3. Private Markets and Alternatives Scale
Alternatives fundraising and deployment are now a cornerstone of durable fee growth, with $59 billion raised in Q2 and $85 billion year-to-date. Appointments to manage large pension assets (Verizon, Lockheed Martin) underscore institutional confidence in Goldman’s OCIO (Outsourced Chief Investment Officer) platform, while integration of recent acquisitions (Industry Ventures, Innovator) expands capabilities.
4. Capital and Risk Discipline
Goldman maintains a robust capital buffer (CET1 at 12.9%) and a dynamic approach to capital allocation, balancing client franchise investment with disciplined buybacks ($4 billion in Q2). The firm’s nimble deployment strategy enables rapid response to shifting opportunity sets, with management signaling continued preference for client support over excess capital retention.
5. AI Cycle as Structural Tailwind
Management frames the current AI investment wave as a multi-year, early-stage cycle, driving elevated capital formation, financing demand, and strategic activity.

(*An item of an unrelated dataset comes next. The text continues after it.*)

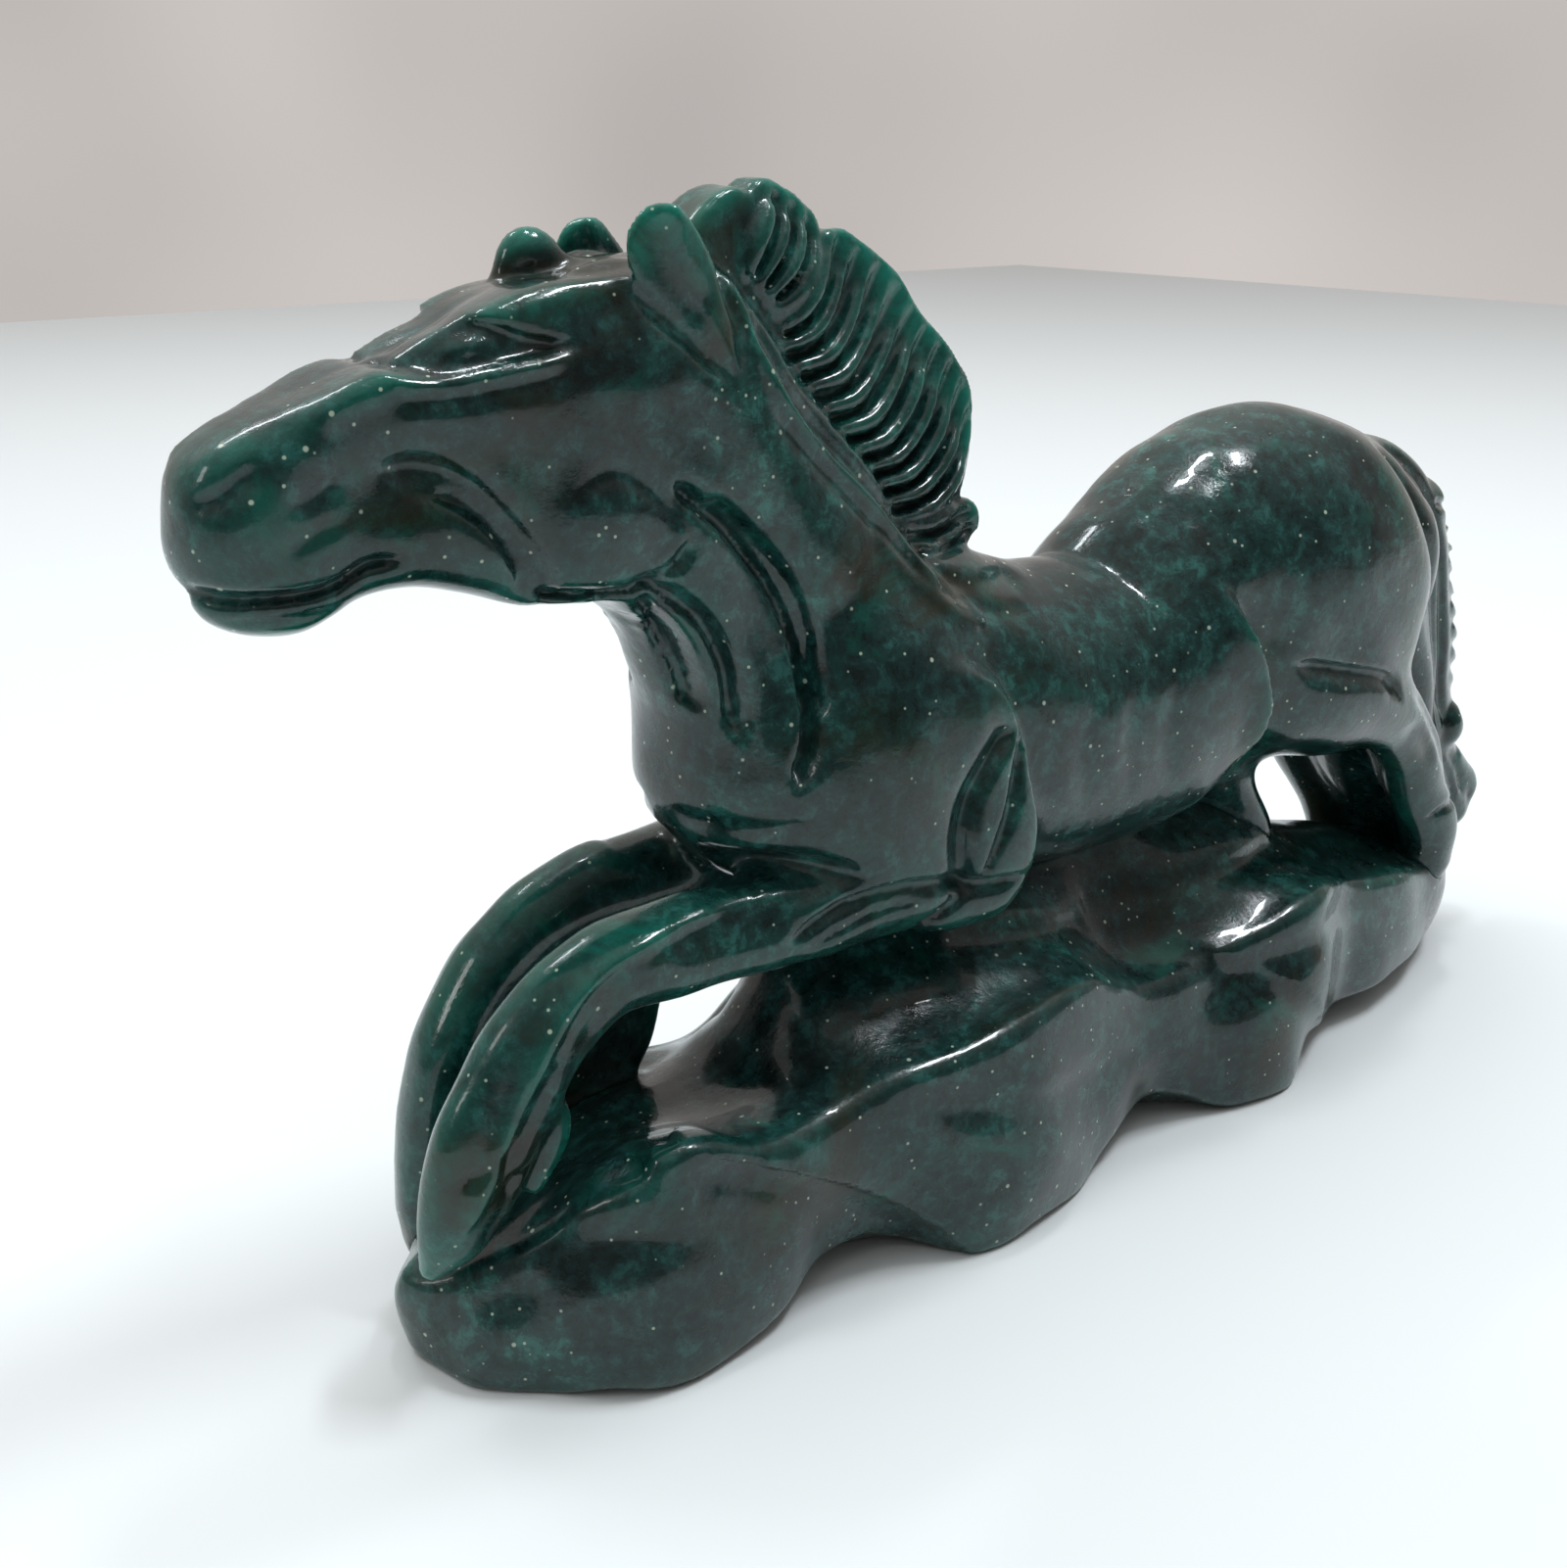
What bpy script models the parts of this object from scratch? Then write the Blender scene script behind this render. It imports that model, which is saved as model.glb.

Goldman is positioning itself to capture both direct and indirect benefits, with leadership emphasizing the firm’s ability to integrate AI into its own productivity and client solutions.
Key Considerations
The quarter reflects the convergence of exceptional market conditions, strategic execution, and secular growth drivers. Investors should weigh the durability of these drivers, the firm’s ability to sustain wallet share gains, and the capital allocation discipline that underpins shareholder returns.
Key Considerations:
- Asia Prime Expansion Sustainability: The surge in equities revenue is tied to recent capital deployment and favorable market dynamics, but concentration risk and client mix merit monitoring.
- Alternatives Fee Growth Timing: Record fundraising boosts future fee potential, but revenue recognition lags asset deployment, introducing variability.
- Expense Management and Tech Leverage: Efficiency gains are partly market-driven; the full impact of AI and process automation investments will materialize over time.
- Regulatory and Capital Constraints: SLR (Supplementary Leverage Ratio) is now the lowest among peers, potentially limiting future balance sheet expansion in financing businesses.
- AI Investment Cycle Volatility: Management acknowledges that the cycle will not move in a straight line, with recalibrations likely as infrastructure and enterprise adoption evolve.
Risks
Goldman’s results are buoyed by exceptional market activity and secular AI-driven demand, but risks include a potential pullback in capital formation, volatility in sponsor-driven deal flow, and regulatory headwinds that could constrain balance sheet growth. Concentration in Asia prime and the timing of alternatives deployment introduce earnings variability. Management’s ability to dynamically allocate capital and maintain discipline will be tested if market conditions normalize or recalibrate.
Forward Outlook
For Q3 2026, Goldman Sachs guided to:
- Asset & Wealth Management incentive fees increasing materially, driven by scheduled transaction events.
- Platform Solutions revenues remaining broadly consistent with Q2 levels.
For full-year 2026, management maintained guidance:
- Effective tax rate near 20%.
- Full-year alternatives fundraising now expected to exceed $125 billion (up from prior targets).
Management highlighted:
- Strategic dialogue and advisory backlogs remain at five-year highs, supporting sustained deal activity.
- AI build-out and capital formation expected to drive elevated client demand, though with anticipated volatility and recalibrations.
Takeaways
Goldman Sachs’ Q2 performance demonstrates the power of multi-year investments in global scale, technology, and client connectivity. The firm’s ability to capture outsized gains in equities and alternatives, coupled with disciplined capital management, positions it for continued leadership as the AI investment cycle unfolds.
- Equities and Prime Financing Are Now Core Earnings Engines: Multi-year investments in Asia and technology have delivered tangible wallet share gains and revenue growth, but require ongoing vigilance as market conditions evolve.
- Alternatives and Wealth Management Diversify Earnings Base: Record fundraising and AUM inflows reinforce the transition toward more stable, recurring fee revenue, supporting long-term margin potential.
- AI Cycle and Capital Markets Activity Set the Stage for Multi-Year Growth: The current environment is early in the AI build-out, with management confident in the firm’s ability to capitalize on secular trends, but cautioning against straight-line extrapolation.
Conclusion
Goldman Sachs delivered a quarter marked by record revenues, margin expansion, and strategic positioning for the next leg of capital markets evolution. The firm’s global scale, disciplined capital allocation, and ability to harness secular growth drivers in AI and private markets provide a robust platform for continued outperformance, though investors should remain attuned to cyclical and regulatory risks.
Industry Read-Through
Goldman’s results signal that the AI-driven capital formation wave is reshaping global investment banking, with demand for advisory, financing, and risk management at historic highs. Competitors with less scale or weaker connectivity in Asia and private markets may struggle to keep pace, as wallet share consolidates among global leaders. The secular shift toward private credit, alternatives, and integrated OCIO solutions is accelerating, with implications for asset managers, pension consultants, and technology providers. Regulatory capital constraints and the timing of AI infrastructure deployment remain key variables for industry profitability and growth.